I think you misinterpreted what I was saying.
I never said paying more will always assure better quality. In fact I've experienced this too where the $12 oil filter I got from NAPA was utter garbage compared to the $8 one I got from FCP. My point is that I make a concerted effort to buy reputable brands of parts because there's a lot of garbage out there - but sometimes falter when I find myself in a time crunch to make a repair.
Specifically with axles/CV joints, in my opinion GKN is the ONLY reputable brand that makes them for Gen 1 Minis and Modmini is entitled to his opinion too.
I can say from experience I only use NEW Genuine MINI axles or rebuild the original axles in my shop.
Over the years I've tried the various aftermarket axles, and I've had many customers try them and even drive with them for periods of time including very expensive "racing" axles and I have seen more issues than I can count. Issues include being too long, being too short, not machined right, bearing location wrong, coming out of trans, going into trans too far, causing seal leak, and even shattering and exploding.
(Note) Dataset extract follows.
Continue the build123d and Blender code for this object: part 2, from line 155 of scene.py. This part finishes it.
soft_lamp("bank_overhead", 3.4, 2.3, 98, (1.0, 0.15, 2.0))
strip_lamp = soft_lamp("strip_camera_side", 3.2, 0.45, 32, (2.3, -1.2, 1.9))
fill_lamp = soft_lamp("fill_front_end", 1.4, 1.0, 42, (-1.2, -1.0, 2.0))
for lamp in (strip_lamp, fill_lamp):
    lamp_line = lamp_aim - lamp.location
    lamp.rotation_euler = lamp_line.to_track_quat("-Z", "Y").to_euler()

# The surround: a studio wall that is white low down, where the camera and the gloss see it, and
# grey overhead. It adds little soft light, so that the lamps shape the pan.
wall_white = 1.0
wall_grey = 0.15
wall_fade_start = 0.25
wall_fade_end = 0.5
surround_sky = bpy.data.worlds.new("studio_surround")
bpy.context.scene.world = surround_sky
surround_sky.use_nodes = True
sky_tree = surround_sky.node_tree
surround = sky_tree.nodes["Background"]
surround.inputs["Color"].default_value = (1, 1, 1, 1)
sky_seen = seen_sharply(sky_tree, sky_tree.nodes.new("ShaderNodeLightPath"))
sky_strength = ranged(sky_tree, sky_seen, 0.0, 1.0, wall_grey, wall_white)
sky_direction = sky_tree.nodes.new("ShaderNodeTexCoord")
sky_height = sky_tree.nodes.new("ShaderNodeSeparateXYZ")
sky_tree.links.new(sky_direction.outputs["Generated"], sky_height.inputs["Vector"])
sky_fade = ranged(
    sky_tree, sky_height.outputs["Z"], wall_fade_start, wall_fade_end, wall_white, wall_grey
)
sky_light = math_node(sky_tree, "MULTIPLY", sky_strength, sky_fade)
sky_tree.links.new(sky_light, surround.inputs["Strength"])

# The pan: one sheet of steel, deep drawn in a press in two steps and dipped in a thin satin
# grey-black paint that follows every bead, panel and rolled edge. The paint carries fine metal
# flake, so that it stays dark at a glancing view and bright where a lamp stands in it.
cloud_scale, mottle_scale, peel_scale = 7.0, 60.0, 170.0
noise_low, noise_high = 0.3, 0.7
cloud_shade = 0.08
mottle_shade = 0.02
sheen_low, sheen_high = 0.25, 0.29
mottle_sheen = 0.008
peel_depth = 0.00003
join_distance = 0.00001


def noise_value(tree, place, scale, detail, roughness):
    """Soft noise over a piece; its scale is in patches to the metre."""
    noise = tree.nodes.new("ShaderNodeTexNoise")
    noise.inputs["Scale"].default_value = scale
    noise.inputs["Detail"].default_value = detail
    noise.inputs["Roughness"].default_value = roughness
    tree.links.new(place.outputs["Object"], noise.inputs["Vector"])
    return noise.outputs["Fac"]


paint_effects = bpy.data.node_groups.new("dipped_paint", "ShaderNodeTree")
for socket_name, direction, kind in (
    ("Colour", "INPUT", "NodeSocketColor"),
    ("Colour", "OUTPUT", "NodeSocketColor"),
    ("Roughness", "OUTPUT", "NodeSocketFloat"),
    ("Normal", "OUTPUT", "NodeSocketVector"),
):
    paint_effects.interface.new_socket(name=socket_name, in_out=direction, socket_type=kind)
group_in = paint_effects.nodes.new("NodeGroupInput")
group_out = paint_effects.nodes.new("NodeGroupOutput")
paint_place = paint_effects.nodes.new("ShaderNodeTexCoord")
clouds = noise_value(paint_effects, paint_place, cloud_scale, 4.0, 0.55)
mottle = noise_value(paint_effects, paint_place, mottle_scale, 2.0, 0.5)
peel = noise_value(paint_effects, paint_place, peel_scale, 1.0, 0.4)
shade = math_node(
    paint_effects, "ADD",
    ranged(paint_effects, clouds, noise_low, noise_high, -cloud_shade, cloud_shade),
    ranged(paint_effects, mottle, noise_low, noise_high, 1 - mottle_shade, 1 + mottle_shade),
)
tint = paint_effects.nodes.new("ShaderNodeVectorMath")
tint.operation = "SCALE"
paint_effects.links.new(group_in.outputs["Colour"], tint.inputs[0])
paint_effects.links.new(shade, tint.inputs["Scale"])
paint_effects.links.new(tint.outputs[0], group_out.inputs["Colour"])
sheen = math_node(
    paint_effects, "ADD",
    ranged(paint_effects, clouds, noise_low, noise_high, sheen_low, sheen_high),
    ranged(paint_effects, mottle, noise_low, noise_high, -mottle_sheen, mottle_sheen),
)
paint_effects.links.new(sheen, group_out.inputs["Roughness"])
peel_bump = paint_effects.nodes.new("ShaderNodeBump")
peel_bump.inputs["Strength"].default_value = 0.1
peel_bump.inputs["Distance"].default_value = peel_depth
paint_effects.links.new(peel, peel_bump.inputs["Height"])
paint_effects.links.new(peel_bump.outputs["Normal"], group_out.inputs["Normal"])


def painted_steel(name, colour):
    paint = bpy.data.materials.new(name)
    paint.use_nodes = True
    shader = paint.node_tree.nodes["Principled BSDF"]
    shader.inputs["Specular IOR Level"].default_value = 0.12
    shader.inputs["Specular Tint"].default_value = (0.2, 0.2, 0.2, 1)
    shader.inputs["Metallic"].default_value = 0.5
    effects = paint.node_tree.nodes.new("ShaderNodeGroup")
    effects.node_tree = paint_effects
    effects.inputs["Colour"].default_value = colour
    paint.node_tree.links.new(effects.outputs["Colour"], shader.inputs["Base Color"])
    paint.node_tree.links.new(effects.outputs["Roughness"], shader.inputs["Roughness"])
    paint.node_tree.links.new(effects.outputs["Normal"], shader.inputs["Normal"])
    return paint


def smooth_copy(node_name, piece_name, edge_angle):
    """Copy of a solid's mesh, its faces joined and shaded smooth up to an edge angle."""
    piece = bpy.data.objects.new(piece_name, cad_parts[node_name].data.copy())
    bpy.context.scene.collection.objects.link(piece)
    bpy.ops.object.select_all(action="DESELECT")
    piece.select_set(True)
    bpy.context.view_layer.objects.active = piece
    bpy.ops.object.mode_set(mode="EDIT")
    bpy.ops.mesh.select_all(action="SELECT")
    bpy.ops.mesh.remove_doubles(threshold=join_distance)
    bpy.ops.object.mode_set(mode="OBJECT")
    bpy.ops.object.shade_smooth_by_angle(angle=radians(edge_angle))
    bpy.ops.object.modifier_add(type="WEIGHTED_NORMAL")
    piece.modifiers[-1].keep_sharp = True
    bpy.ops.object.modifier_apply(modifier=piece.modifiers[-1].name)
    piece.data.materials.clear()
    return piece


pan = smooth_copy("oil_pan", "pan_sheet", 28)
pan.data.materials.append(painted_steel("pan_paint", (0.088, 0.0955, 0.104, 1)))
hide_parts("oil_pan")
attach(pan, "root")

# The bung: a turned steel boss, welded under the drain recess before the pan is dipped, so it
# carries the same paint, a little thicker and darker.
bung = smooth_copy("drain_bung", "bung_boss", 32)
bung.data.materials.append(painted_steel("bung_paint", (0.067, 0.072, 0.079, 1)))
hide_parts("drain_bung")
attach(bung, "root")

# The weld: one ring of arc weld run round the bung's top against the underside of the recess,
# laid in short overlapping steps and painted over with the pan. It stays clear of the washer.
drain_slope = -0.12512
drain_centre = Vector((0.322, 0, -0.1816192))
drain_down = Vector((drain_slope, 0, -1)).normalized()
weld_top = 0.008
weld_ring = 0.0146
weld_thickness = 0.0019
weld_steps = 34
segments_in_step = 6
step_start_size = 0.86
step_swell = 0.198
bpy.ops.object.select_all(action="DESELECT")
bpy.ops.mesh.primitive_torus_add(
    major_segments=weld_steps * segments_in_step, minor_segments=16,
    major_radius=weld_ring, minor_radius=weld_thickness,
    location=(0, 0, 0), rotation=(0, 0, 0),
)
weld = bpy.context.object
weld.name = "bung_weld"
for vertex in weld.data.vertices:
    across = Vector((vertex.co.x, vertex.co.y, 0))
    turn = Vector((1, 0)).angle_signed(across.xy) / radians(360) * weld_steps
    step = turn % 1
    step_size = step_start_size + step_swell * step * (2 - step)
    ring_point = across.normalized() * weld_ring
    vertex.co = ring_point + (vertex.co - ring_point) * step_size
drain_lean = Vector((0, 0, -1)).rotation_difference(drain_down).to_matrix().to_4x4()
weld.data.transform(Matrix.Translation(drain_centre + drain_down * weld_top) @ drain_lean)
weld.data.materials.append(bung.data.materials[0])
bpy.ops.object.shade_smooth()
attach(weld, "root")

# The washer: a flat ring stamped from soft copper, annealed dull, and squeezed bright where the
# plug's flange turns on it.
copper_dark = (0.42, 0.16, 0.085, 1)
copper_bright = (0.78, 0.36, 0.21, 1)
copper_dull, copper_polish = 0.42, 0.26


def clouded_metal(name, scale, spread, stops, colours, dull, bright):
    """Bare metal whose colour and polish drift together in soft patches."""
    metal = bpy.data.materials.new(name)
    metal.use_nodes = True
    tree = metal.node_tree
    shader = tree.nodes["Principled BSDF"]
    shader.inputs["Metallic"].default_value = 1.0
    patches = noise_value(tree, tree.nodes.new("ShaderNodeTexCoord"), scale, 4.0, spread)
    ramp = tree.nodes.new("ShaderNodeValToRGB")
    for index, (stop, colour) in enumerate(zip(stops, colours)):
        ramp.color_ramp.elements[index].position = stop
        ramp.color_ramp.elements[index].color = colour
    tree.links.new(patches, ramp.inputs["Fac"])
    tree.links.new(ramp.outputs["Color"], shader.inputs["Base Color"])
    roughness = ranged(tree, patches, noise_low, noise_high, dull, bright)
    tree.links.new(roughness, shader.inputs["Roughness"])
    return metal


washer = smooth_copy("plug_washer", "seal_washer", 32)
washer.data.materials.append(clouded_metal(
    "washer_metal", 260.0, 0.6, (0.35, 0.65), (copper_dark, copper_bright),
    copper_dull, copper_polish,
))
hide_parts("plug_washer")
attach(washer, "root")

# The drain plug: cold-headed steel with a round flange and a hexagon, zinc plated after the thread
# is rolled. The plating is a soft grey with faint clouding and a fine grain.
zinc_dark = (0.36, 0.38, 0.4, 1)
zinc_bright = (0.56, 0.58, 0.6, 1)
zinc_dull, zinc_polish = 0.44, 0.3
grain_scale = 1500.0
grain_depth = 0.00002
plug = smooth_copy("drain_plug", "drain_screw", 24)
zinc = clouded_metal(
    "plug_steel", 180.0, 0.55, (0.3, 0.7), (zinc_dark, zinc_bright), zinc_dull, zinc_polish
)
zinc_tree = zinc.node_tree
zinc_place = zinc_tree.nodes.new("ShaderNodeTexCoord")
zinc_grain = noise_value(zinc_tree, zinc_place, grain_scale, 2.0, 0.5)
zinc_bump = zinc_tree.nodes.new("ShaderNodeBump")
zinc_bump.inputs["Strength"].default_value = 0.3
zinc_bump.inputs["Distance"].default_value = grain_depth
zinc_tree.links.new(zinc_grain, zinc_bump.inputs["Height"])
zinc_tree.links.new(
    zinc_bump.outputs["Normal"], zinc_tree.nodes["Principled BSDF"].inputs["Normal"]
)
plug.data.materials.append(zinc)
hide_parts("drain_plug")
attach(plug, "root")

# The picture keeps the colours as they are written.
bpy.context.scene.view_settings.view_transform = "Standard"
Trust me if I could use an aftermarket axle that would be reliable I would as it would be clearly more profitable for me. But with my reputation to protect and the fact that we warranty our work in the shop I have to use the genuine axles. The price sucks, but cheaper than doing it twice or replacing a trans or something else that gets damaged from a failure. It would only take one broken axle to damage a trans case and cost me 10 times what the price of one axle was. And yes I've seen that happen luckily it wasn't an axle I sold someone though.